How do we test them? Easy, we find out what they know about education, their experiences as a teacher, their knowledge of learning styles, their… well, any competent, experienced educator can add to this list. No, I’m not talking about someone who taught a couple of years through TFA, never took the courses or did the work necessary to understand that teaching is not an ego trip or a popularity contest, but really hard work diagnosing and prescribing educational paths for all students. Really hard work mastering knowledge of the subject(s) they teach. A teacher, like a doctor, must master complex knowledge and the correct means of treatment. You want a teacher who is prepared.
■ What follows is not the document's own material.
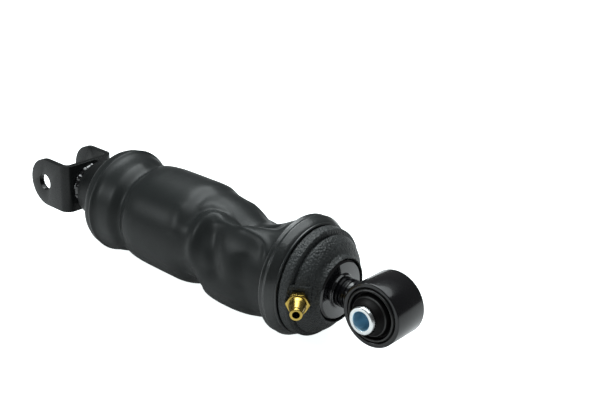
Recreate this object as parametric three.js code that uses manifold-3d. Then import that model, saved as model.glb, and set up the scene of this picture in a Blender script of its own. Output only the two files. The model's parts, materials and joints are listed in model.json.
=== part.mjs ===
// An air-sprung cab shock absorber: a twin-tube damper inside a rubber rolling bellows, with a bent-plate fork at
// one end and a rubber-bushed eye at the other.  Millimetres.  The origin is the centre of the fork's bolt axis,
// +X runs along the damper to the eye, +Y along both bolt axes, +Z up.  It is drawn at full extension.
import * as THREE from "three";
import { mergeVertices } from "three/addons/utils/BufferGeometryUtils.js";
import Module from "manifold-3d";

const wasm = await Module();
wasm.setup();

// Driving dimensions.
const length = 362; // fork bolt axis to eye bolt axis, fully extended
const gap = 0.3; // clearance between neighbouring solids

const plate = 5; // fork plate thickness
const forkHalfWidth = 27.5;
const forkHalfHeight = 22;
const forkEndInset = 3; // centre of the ear's rounded end, inboard of the bolt hole
const forkWeb = 31; // damper-side face of the web
const forkBend = 9; // outer radius of the two bends
const forkHole = 7.5;

const cupStart = 43.5; // fork-side rim of the rolling piston
const pistonWall = 29; // radius of the wall that the bellows rolls on
const pistonEnd = 136;
const tubeR = 21;
const tubeEnd = 204;
const boreR = 13; // pressure tube's inner radius
const rodR = 6;

const ringStart = 281; // rear edge of the crimp ring
const ringR = 48.6;
const capFlange = 297.6;
const spigotR = 40.6;
const recessFloor = 317.6;
const discFace = 322.5; // outer face of the end disc
const discR = 24.2;

const eyeR = 25;
const eyeBore = 21.3;
const eyeWidth = 32;
const sleeveR = 10.6;
const sleeveBore = 7.25;
const sleeveLength = 55;

const fittingTilt = (53.5 * Math.PI) / 180; // from +X towards -Y
const padCentre = new THREE.Vector3(311, -36.4, 0);
const hexAcrossFlats = 16;
const hexHeight = 5;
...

The tests we must give to the Bill Gates, Eli Broads, Michelle Rhees, the Waltons, Michael Bloombergs, the Joel Kleins, the Arne Duncans, the Jeb Bush type reformers, and the Pearson test-mongers, (to name a few) and the politicians who represent themselves as education experts, must delve into the knowledge they have of how schools work, what teachers do, and how political-economic systems, not teachers, create poverty and human suffering.
Here are examples of inaccurate tests that we force on kids and teachers that we must not use to get accurate information about reformers:
Flawed T – F tests have questions like this: T or F America is a Christian nation.
The question, whether marked T or F, sticks in the mind. These tests are carefully crafted and used to teach concepts that are politically desired and acceptable. The test-maker shapes political thought and skews epistemological data for ideological and political means.
A Multiple-Choice test is one of our most powerful and dangerous teaching devices. We put students under pressure and tell them the importance of the test. They focus, concentrate, and read the questions. There are usually four choices, one of which is correct according to the test writers. The students, focused and concentrating, respond to the stimulus of the question and pick the response they conclude is correct. Stimulus-response, equals a strong connection in the student’s mind. If “d” (the answer they pick) is not the correct answer, even reviewing the test doesn’t erase the original connection. The test has taught the student the wrong information.
The way to create a valid multiple-choice test is to make all four choices correct, and ask the student to write her reasons for her choice. Of course, it takes time to evaluate a test that actually measures what the student knows. Machines can’t do it.
I believe educators will create and administer valid tests to evaluate those who call themselves Education Reformers. With information about them, I believe they will be discounted and laughed out of the arena of public education. Most are quacks.